[Records that describe objects]

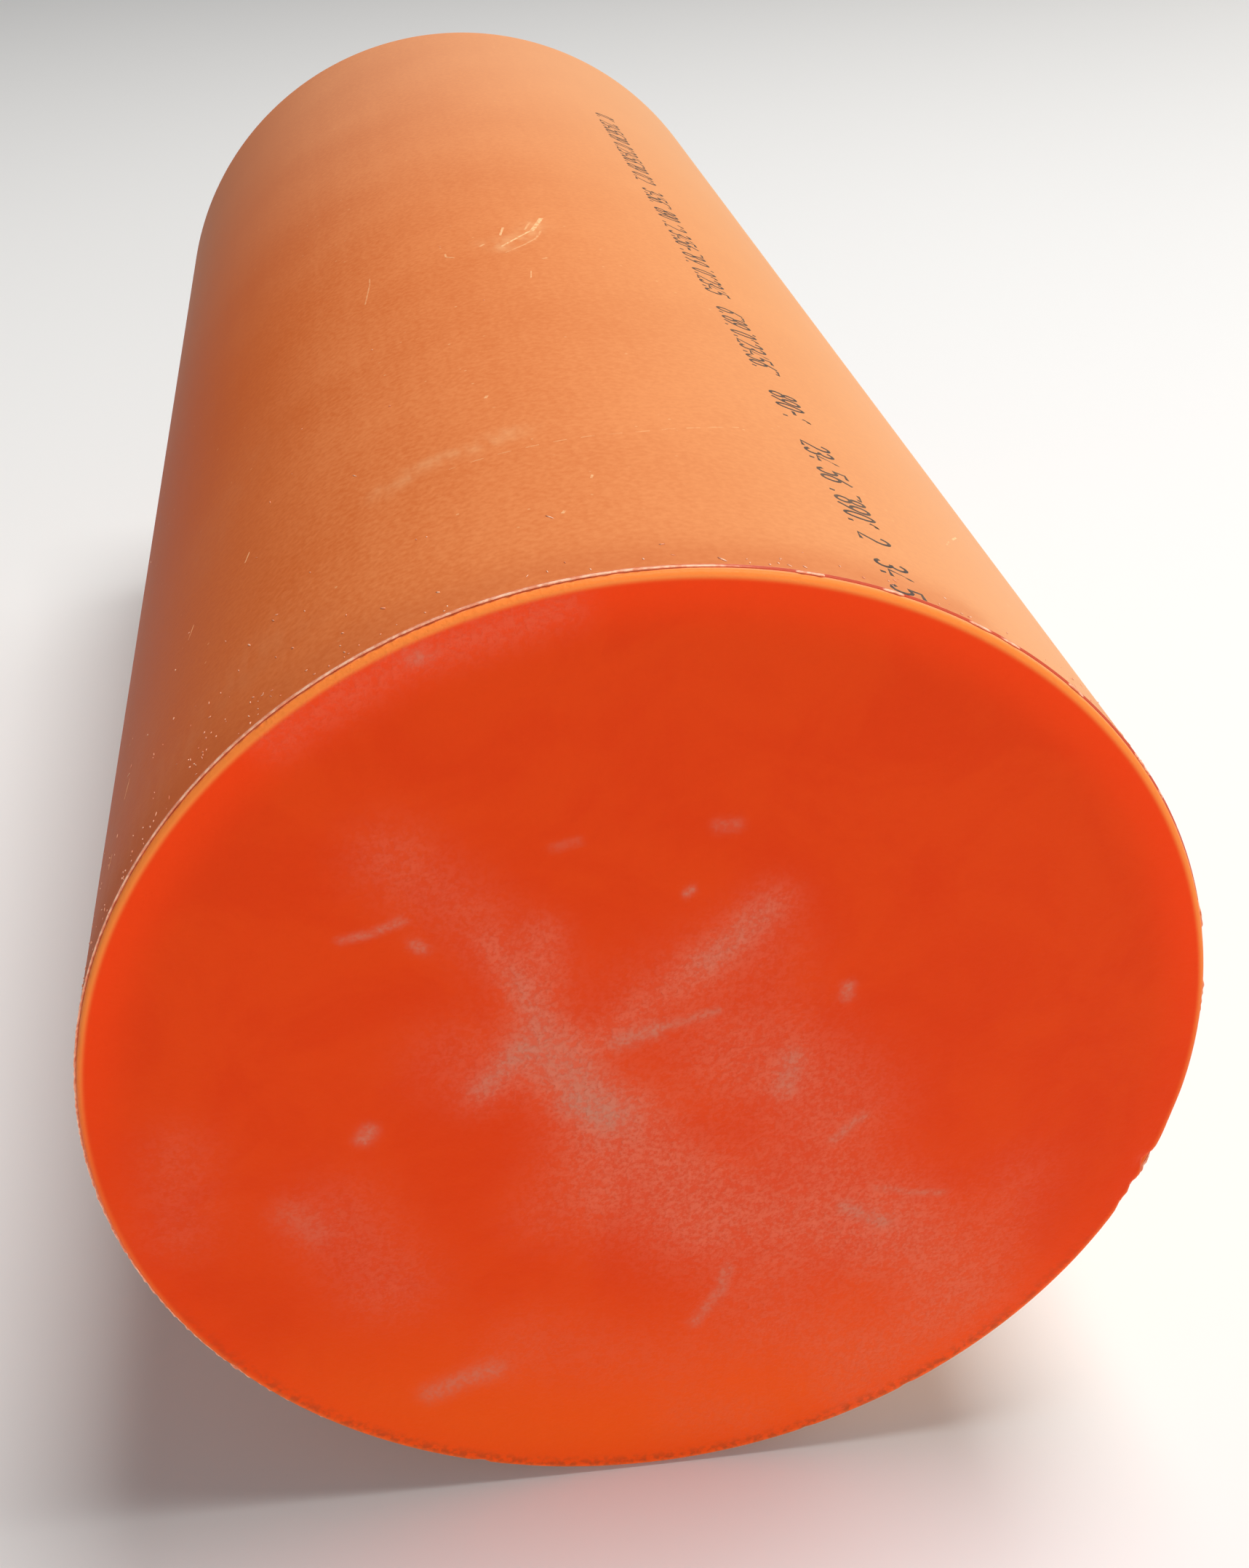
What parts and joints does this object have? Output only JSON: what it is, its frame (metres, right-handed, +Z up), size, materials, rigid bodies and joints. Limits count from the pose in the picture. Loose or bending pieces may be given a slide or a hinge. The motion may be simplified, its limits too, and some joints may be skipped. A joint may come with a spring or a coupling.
{
  "type": "plastic drain pipe with end cap",
  "caption": "Short sawn length of orange-brown plastic drain pipe, one end closed by a push-in cap and the other end open.",
  "frame": {"origin": "on the floor, under the middle of the overall length, with the pipe lying on its side", "axes": "+Y along the pipe's axis, from the capped end to the open end; +Z up; +X across"},
  "size_m": [0.1999, 0.4456, 0.2],
  "materials": {
    "pipe_plastic": "matt extruded, orange-brown",
    "cap_plastic": "satin moulded, orange-red"
  },
  "bodies": {
    "root": {"pipe": "pipe_plastic", "end_cap": "cap_plastic"}
  },
  "joints": []
}
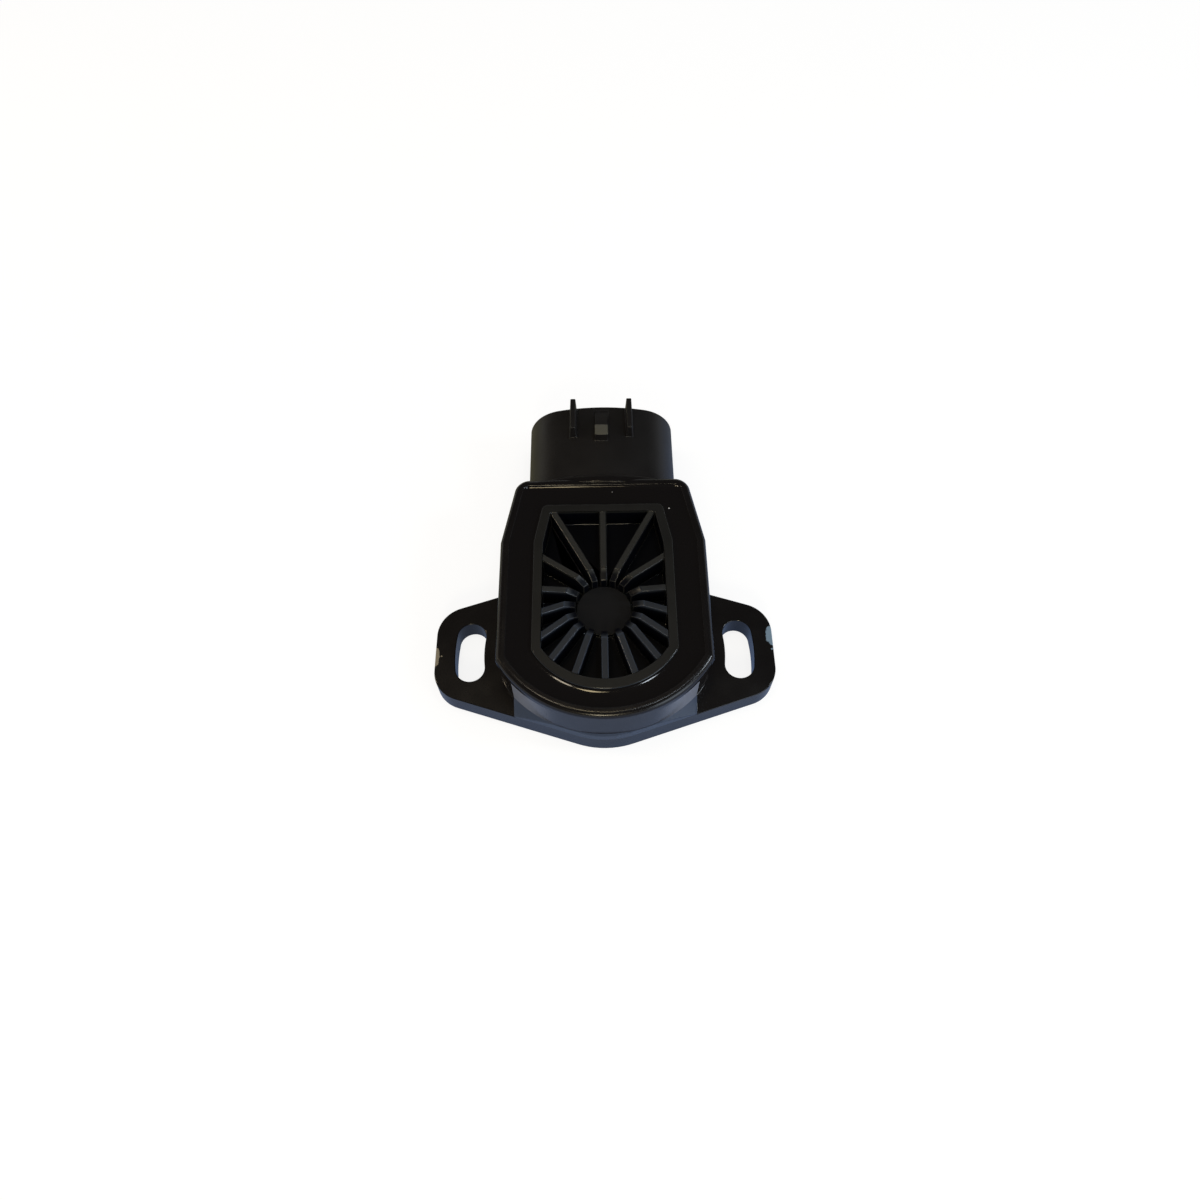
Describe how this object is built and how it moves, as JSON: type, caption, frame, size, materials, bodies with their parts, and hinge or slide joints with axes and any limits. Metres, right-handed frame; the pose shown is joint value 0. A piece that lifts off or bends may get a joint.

**What you should do**
In full and verbatim, repeat the records given above.

**Answer in full**
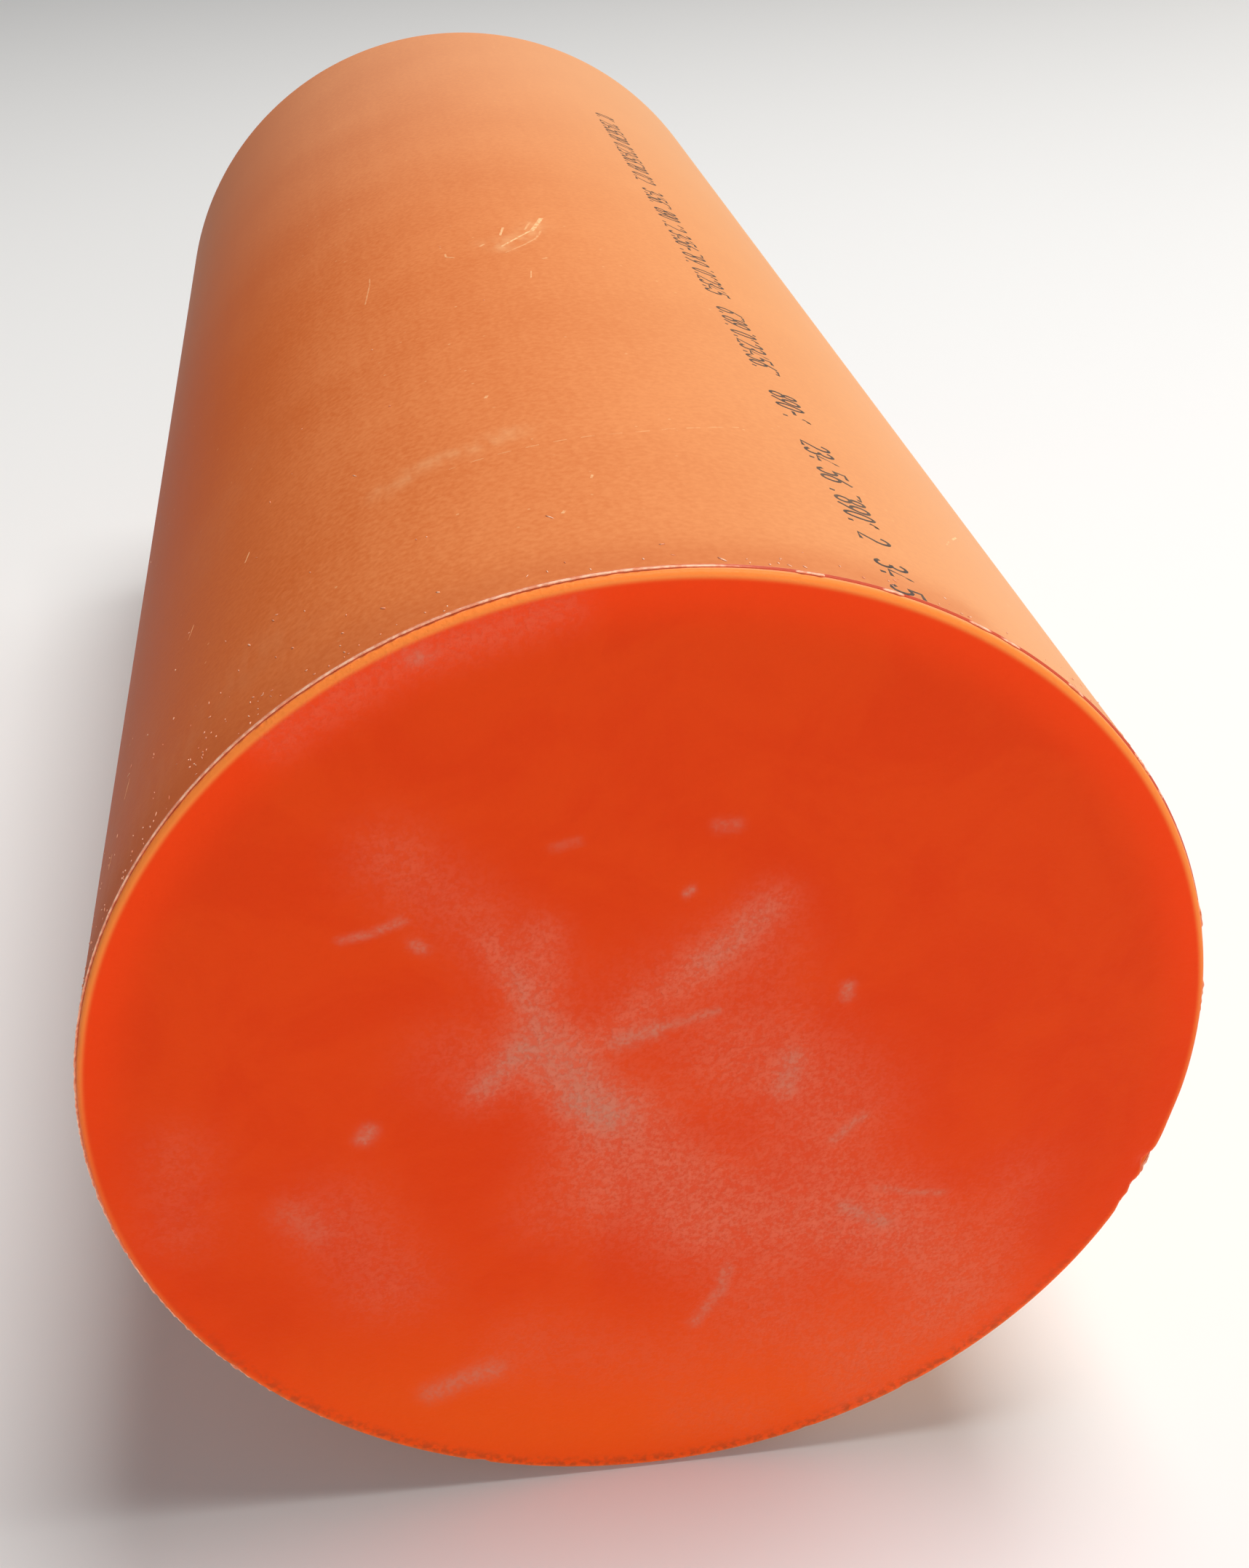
What parts and joints does this object have? Output only JSON: what it is, its frame (metres, right-handed, +Z up), size, materials, rigid bodies and joints. Limits count from the pose in the picture. Loose or bending pieces may be given a slide or a hinge. The motion may be simplified, its limits too, and some joints may be skipped. A joint may come with a spring or a coupling.
{
  "type": "plastic drain pipe with end cap",
  "caption": "Short sawn length of orange-brown plastic drain pipe, one end closed by a push-in cap and the other end open.",
  "frame": {"origin": "on the floor, under the middle of the overall length, with the pipe lying on its side", "axes": "+Y along the pipe's axis, from the capped end to the open end; +Z up; +X across"},
  "size_m": [0.1999, 0.4456, 0.2],
  "materials": {
    "pipe_plastic": "matt extruded, orange-brown",
    "cap_plastic": "satin moulded, orange-red"
  },
  "bodies": {
    "root": {"pipe": "pipe_plastic", "end_cap": "cap_plastic"}
  },
  "joints": []
}
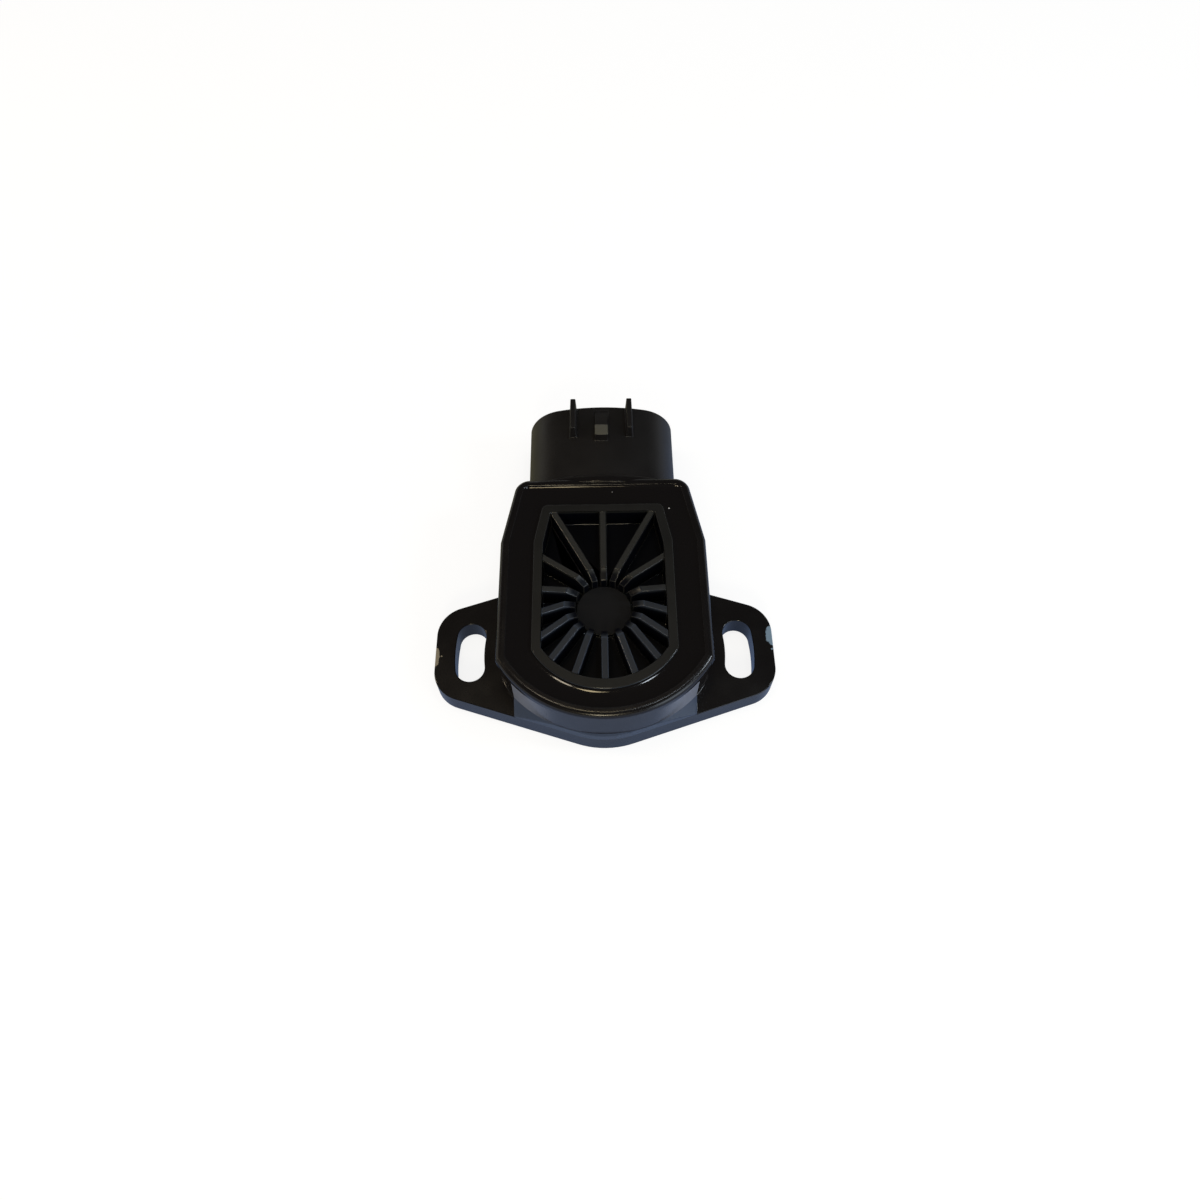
Describe how this object is built and how it moves, as JSON: type, caption, frame, size, materials, bodies with their parts, and hinge or slide joints with axes and any limits. Metres, right-handed frame; the pose shown is joint value 0. A piece that lifts off or bends may get a joint.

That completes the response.